Na parte de eficiência energética, o primeiro ciclo do programa prevê uma redução média de 11% no consumo de combustível e emissão de poluentes. Por exemplo, num veículo com 1.121 kg, a meta é baixar a média atual de 1,82 MJ/km, estabelecida pelo InovarAuto, para 1,62 MJ/km.
Mas, se depender dos fabricantes, pelo menos uma parte desse cronograma todo terá de ser adiada. Foi o que afirmou Luiz Carlos Moraes, presidente da Anfavea (Associação Nacional das Fabricantes de Veículos Automotores) em videoconferência com jornalistas.
“Vamos consultar o governo para estudar a possibilidade de revisão do Rota”, afirmou. “Em uma situação como esta, em que tomaremos um prejuízo bilionário e precisamos de liquidez, alguns investimentos têm de ser revistos”, seguiu.
Moraes não especificou quais itens do Rota o setor pedirá que sejam revistos ou adiados, mas descartou a chance de os fabricantes pedirem para reverter a obrigatoriedade de qualquer item já tornado obrigatório. “Não tem por que mudar o que já foi estabelecido.
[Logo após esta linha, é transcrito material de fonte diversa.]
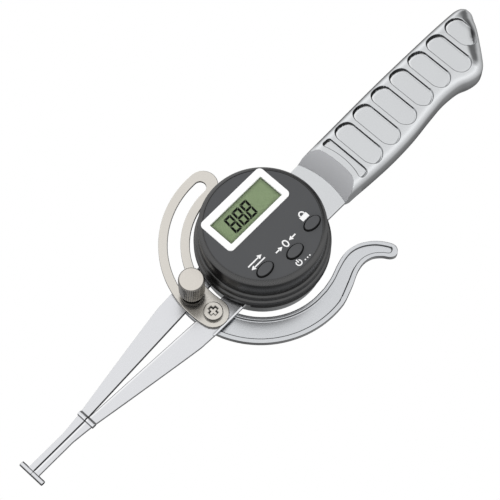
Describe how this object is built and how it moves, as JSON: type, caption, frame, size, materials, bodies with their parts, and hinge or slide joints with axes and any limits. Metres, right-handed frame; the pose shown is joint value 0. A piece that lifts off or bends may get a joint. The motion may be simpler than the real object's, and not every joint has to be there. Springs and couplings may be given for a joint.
{
  "type": "digital inside caliper",
  "caption": "Pistol-style inside caliper with two T-ended steel legs on one pivot, slotted quadrant with lock knob, finger lever, round digital display head and ribbed cast handle.",
  "frame": {"origin": "pivot axis of the legs, at the flat back face of the round base that the caliper lies on", "axes": "+X towards the end of the handle, the legs point along -X; +Y towards the slotted quadrant; +Z out of the display face"},
  "size_m": [0.2918, 0.0908, 0.0315],
  "materials": {
    "cast_grip": "fine satin, blasted and clear-coated",
    "bronze": "turned",
    "spring_steel": "blued strip",
    "leg_steel": "fine ground, bright",
    "pin_steel": "polished",
    "dark_steel": "machine finish",
    "nickel": "satin nickel plate, slightly warm",
    "black_case": "fine satin, near black",
    "seal_rubber": "matte",
    "grey_face": "matte dark grey",
    "white_frame": "smooth white",
    "clear_window": "clear",
    "lcd_glass": "reflective liquid crystal, grey green",
    "board_green": "solder mask",
    "pad_rubber": "silicone, matte",
    "cell_steel": "polished can"
  },
  "bodies": {
    "body": {"body_casting": "cast_grip", "pivot_bush": "bronze", "pivot_cap": "cast_grip", "return_spring": "spring_steel", "fixed_leg": "leg_steel", "fixed_tip_pin": "pin_steel", "leg_screws": "dark_steel", "leg_dowel": "dark_steel", "quadrant_plate": "nickel", "quadrant_screw": "nickel", "lower_case": "black_case", "case_seal": "seal_rubber", "upper_case": "black_case", "face_plate": "grey_face", "lcd_frame": "white_frame", "window_lens": "clear_window", "lcd_panel": "lcd_glass", "contact_strips": "seal_rubber", "circuit_board": "board_green", "button_pad": "pad_rubber", "encoder_stator": "board_green", "coin_cell": "cell_steel", "battery_holder": "black_case", "battery_clip": "bronze", "case_screws": "dark_steel", "unit_screws": "dark_steel"},
    "jaw": {"moving_leg": "leg_steel", "moving_tip_pin": "pin_steel", "trigger_lever": "cast_grip", "lever_rivets": "pin_steel", "pivot_shaft": "pin_steel", "thrust_washer": "bronze", "shaft_clip": "dark_steel", "spring_pin": "pin_steel", "encoder_rotor": "board_green", "rotor_nut": "bronze", "lock_stud": "pin_steel", "lock_washer": "nickel"},
    "knob": {"lock_knob": "nickel"},
    "unit_key": {"unit_button": "grey_face"},
    "zero_key": {"zero_button": "grey_face"},
    "hold_key": {"hold_button": "grey_face"}
  },
  "joints": [
    {"name": "leg_pivot", "type": "hinge", "parent": "body", "child": "jaw", "pos_m": [0, 0, 0.0045], "axis": [0, 0, -1], "range_deg": [0, 78]},
    {"name": "knob_turn", "type": "hinge", "parent": "jaw", "child": "knob", "pos_m": [-0.03816, 0.00584, 0.0187], "axis": [0, 0, 1], "range_deg": [0, 180]},
    {"name": "unit_press", "type": "slide", "parent": "body", "child": "unit_key", "axis": [0, 0, -1], "range_m": [0, 0.0008], "stiffness_N_per_m": 600, "springref_m": -0.0006},
    {"name": "zero_press", "type": "slide", "parent": "body", "child": "zero_key", "axis": [0, 0, -1], "range_m": [0, 0.0008], "stiffness_N_per_m": 600, "springref_m": -0.0006},
    {"name": "hold_press", "type": "slide", "parent": "body", "child": "hold_key", "axis": [0, 0, -1], "range_m": [0, 0.0008], "stiffness_N_per_m": 600, "springref_m": -0.0006}
  ]
}
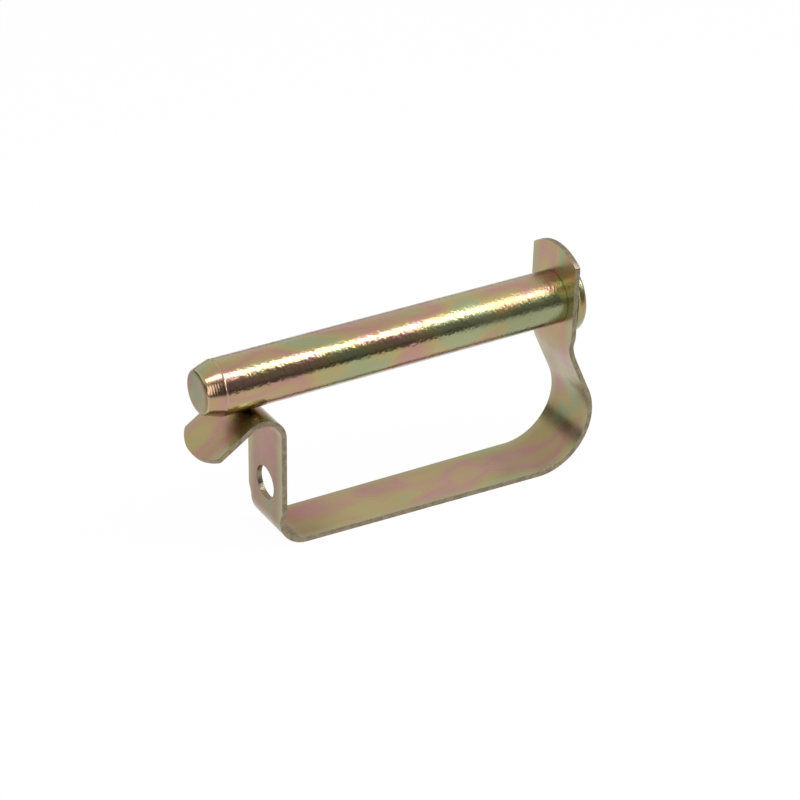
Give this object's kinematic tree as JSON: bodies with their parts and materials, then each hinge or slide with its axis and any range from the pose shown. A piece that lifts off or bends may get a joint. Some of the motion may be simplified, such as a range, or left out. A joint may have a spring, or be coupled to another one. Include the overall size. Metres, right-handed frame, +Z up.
{
  "type": "lynch pin",
  "caption": "Round locking pin with a folded flat spring strap: a ramp, a spring fold and a catch plate under the nose, a lanyard hole, and a riveted head.",
  "frame": {"origin": "middle of the box around the part, on the plane that the strap's base stands on", "axes": "+X from the pin's nose to its head along the strap's base, +Z up, XZ is the plane of symmetry; the pin climbs by 1.5 degrees towards its head"},
  "size_m": [0.0796, 0.0142, 0.0444],
  "materials": {
    "pin_plating": "turned bar, yellow passivated zinc with pink and green bloom, satin gloss",
    "strap_plating": "rolled sheet, yellow passivated zinc with pink and green bloom, satin"
  },
  "bodies": {
    "pin": {"locking_pin": "pin_plating"},
    "strap": {"spring_strap": "strap_plating"}
  },
  "joints": [
    {"name": "strap_swivel", "type": "hinge", "parent": "pin", "child": "strap", "pos_m": [0.03337, 0, 0.03382], "axis": [0.9997, 0, 0.0262], "continuous": true}
  ]
}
O investimento desses itens já foi feito”, disse.
Além disso, projetos de médio prazo, cujo ciclo para desenvolvimento e início de produção ainda não foram totalmente financiados, caso do mini-SUV substituto do VW Gol, estão ameaçados.
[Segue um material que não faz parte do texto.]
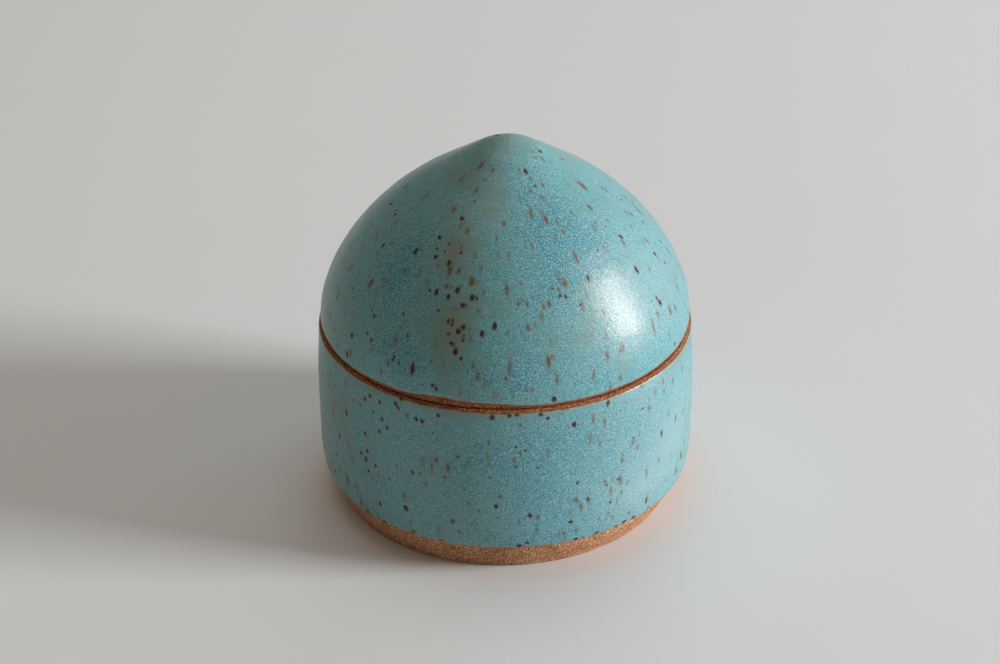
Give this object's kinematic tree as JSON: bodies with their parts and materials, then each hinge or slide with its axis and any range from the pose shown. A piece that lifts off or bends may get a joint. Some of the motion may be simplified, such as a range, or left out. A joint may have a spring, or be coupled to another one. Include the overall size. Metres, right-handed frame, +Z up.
{
  "type": "lidded jar",
  "caption": "Round turquoise-glazed stoneware jar with a straight wall, a bare clay foot and a hollow domed lift-off lid that rises to a soft point.",
  "frame": {"origin": "on the table under the centre of the jar's foot ring", "axes": "+Z up along the axis that the jar and the lid were turned around; the jar is round, so +X and +Y are any two horizontal directions"},
  "size_m": [0.1, 0.1, 0.1004],
  "materials": {
    "turquoise_glaze": "satin",
    "bare_stoneware": "matte"
  },
  "bodies": {
    "jar": {"jar_body": "turquoise_glaze"},
    "lid": {"dome_lid": "turquoise_glaze"}
  },
  "joints": [
    {"name": "lid_lift", "type": "slide", "parent": "jar", "child": "lid", "axis": [0, 0, 1], "range_m": [0, 0.08]}
  ]
}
“Obviamente, toda a indústria vai gastar muito dinheiro. Em três ou quatro meses, gastaremos um valor similar a um plano de investimento de três a quatro anos. Este é o efeito que a crise vai ter”, enfatizou Pablo di Si, presidente regional da VW, em recente entrevista ao site Automotive Business.
“Precisamos de senso de urgência e sobrevivência. Em julho, agosto, setembro vamos reavaliar o mercado, a nossa posição de caixa e liquidez, e pensaremos [se os projetos futuros seguem em frente ou não]”, completou.
Por enquanto, fabricantes darão continuidade apenas a novos produtos cujos investimentos já foram provisionados, caso de VW Nivus e Tarek, dos novos SUVs de Fiat e Jeep, do Toyota Corolla Cross, dos novos Peugeot 208 e 2008, e da família smart car da Citroën.
Ou seja: se você esperava andar num carro eletrificado, obrigatoriamente semiautônomo e munido de diversos outros componentes de segurança em 2030, saiba que o coronavírus pode ter arruinado todos os planos.